Como nos dice el evangelio, la motivación para vivir la solidaridad no debe nacer de amenazas o miedos de condenación, sino del deseo de vivir en la verdad, esa verdad que está inscrita en nuestro corazón y que Dios mismo nos ha revelado con toda claridad. No se trata, pues, de que resucite un muerto para que nos advierta de las consecuencias terribles del egoísmo, sino de que atendamos a la palabra de Dios transmitida por mediación de Moisés y los profetas.
A menudo, cuando nos planteamos cómo ser más solidarios y promover la justicia social, pensamos en realizar algún voluntariado o en hacer un donativo a una institución caritativa. Y esto está muy bien, pero hemos de evitar pensar que sólo somos solidarios cuando hacemos estas cosas. El fundamento de la solidaridad está en la santidad de vida, en la pureza de la mirada que es capaz de reconocer «la propia carne» en cada ser humano, en disciplinarse y vivir el trabajo como servicio y entrega a los demás, en pagar los impuestos que toca, en vivir austeramente... en definitiva: en escuchar a Moisés y a los profetas.
P. José María Prats
Evangelio:
En aquel tiempo, Jesús dijo a los fariseos: «Había un hombre rico que vestía de púrpura y lino, y celebraba todos los días espléndidas fiestas. Y uno pobre, llamado Lázaro, que, echado junto a su portal, cubierto de llagas, deseaba hartarse de lo que caía de la mesa del rico, pero nadie se lo daba. Hasta los perros venían y le lamían las llagas.
Sucedió, pues, que murió el pobre y fue llevado por los ángeles al seno de Abraham. Murió también el rico y fue sepultado. Estando en el Hades entre tormentos, levantó los ojos y vio a lo lejos a Abraham, y a Lázaro en su seno. Y, gritando, dijo: ‘Padre Abraham, ten compasión de mí y envía a Lázaro a que moje en agua la punta de su dedo y refresque mi lengua, porque estoy atormentado en esta llama’. Pero Abraham le dijo: ‘Hijo, recuerda que recibiste tus bienes durante tu vida y Lázaro, al contrario, sus males; ahora, pues, él es aquí consolado y tú atormentado. Y además, entre nosotros y vosotros se interpone un gran abismo, de modo que los que quieran pasar de aquí a vosotros, no puedan; ni de ahí puedan pasar donde nosotros’.

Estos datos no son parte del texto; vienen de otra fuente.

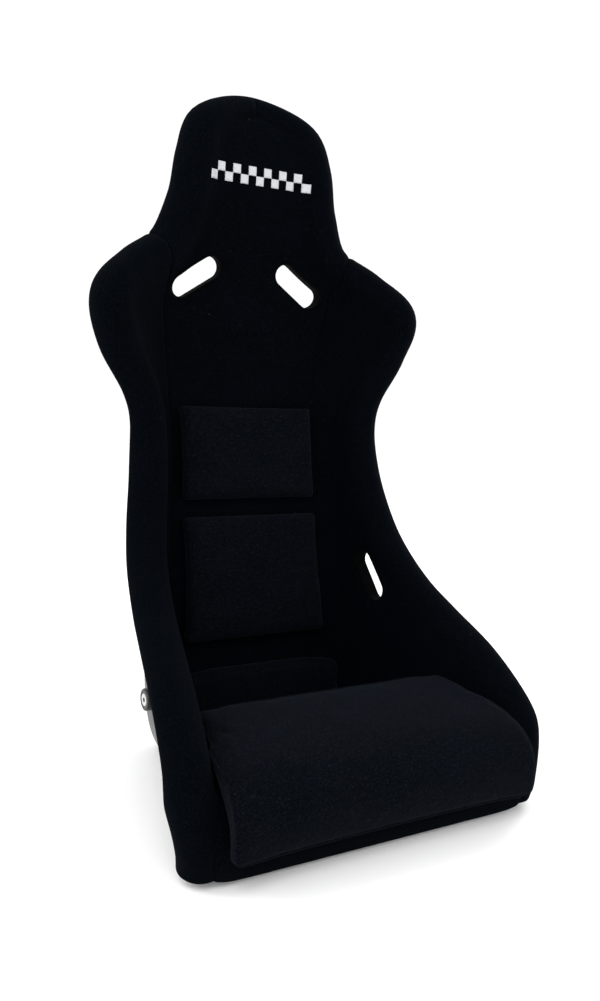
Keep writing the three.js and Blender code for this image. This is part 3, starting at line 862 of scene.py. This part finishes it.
def keep_largest_body(piece):
    """Deletes every loose body of a mesh but the one with the most points."""
    bm = bmesh.new()
    bm.from_mesh(piece.data)
    unseen = set(bm.verts)
    bodies = []
    while unseen:
        body = []
        queue = [unseen.pop()]
        while queue:
            vertex = queue.pop()
            body.append(vertex)
            for edge in vertex.link_edges:
                other = edge.other_vert(vertex)
                if other in unseen:
                    unseen.remove(other)
                    queue.append(other)
        bodies.append(body)
    bodies.sort(key=len)
    for body in bodies[:-1]:
        bmesh.ops.delete(bm, geom=body, context="VERTS")
    bm.to_mesh(piece.data)
    bm.free()


VOXEL = 5 * MM
CLOTH_STEPS = 20


def swell(piece, rise):
    """Stuffs a closed piece: remesh, cloth under inner pressure, and no point moves more than `rise`."""
    modifier = piece.modifiers.new("remesh", "REMESH")
    modifier.mode = "VOXEL"
    modifier.voxel_size = VOXEL
    apply_modifier(piece, modifier)
    keep_largest_body(piece)
    mesh = piece.data
    rest = np.array([v.co for v in mesh.vertices])
    cloth = piece.modifiers.new("cloth", "CLOTH")
    settings = cloth.settings
    settings.quality = 4
    settings.mass = 0.3
    settings.use_pressure = True
    settings.uniform_pressure_force = 4
    settings.effector_weights.gravity = 0
    cloth.point_cache.frame_start = 1
    cloth.point_cache.frame_end = CLOTH_STEPS
    for step in range(1, CLOTH_STEPS + 1):
        bpy.context.scene.frame_set(step)
    evaluated = piece.evaluated_get(bpy.context.evaluated_depsgraph_get())
    moved = np.array([v.co for v in evaluated.data.vertices])
    piece.modifiers.remove(cloth)
    bpy.context.scene.frame_set(1)
    shift = moved - rest
    size = np.linalg.norm(shift, axis=1, keepdims=True)
    limited = rest + shift * np.minimum(1, rise / np.maximum(size, 1e-9))
    mesh.vertices.foreach_set("co", limited.ravel())
    smoother = piece.modifiers.new("smooth", "SMOOTH")
    smoother.factor = 0.5
    smoother.iterations = 4
    apply_modifier(piece, smoother)
    finer = piece.modifiers.new("finer", "SUBSURF")
    finer.levels = 1
    apply_modifier(piece, finer)
    for polygon in piece.data.polygons:
        polygon.use_smooth = True
    if not piece.data.materials:
        piece.data.materials.append(CUSHION_VELOUR)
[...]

Replicó: ‘Con todo, te ruego, padre, que le envíes a la casa de mi padre, porque tengo cinco hermanos, para que les dé testimonio, y no vengan también ellos a este lugar de tormento’. Díjole Abraham: ‘Tienen a Moisés y a los profetas; que les oigan’. Él dijo: ‘No, padre Abraham; sino que si alguno de entre los muertos va donde ellos, se convertirán’. Le contestó: ‘Si no oyen a Moisés y a los profetas, tampoco se convencerán, aunque un muerto resucite’».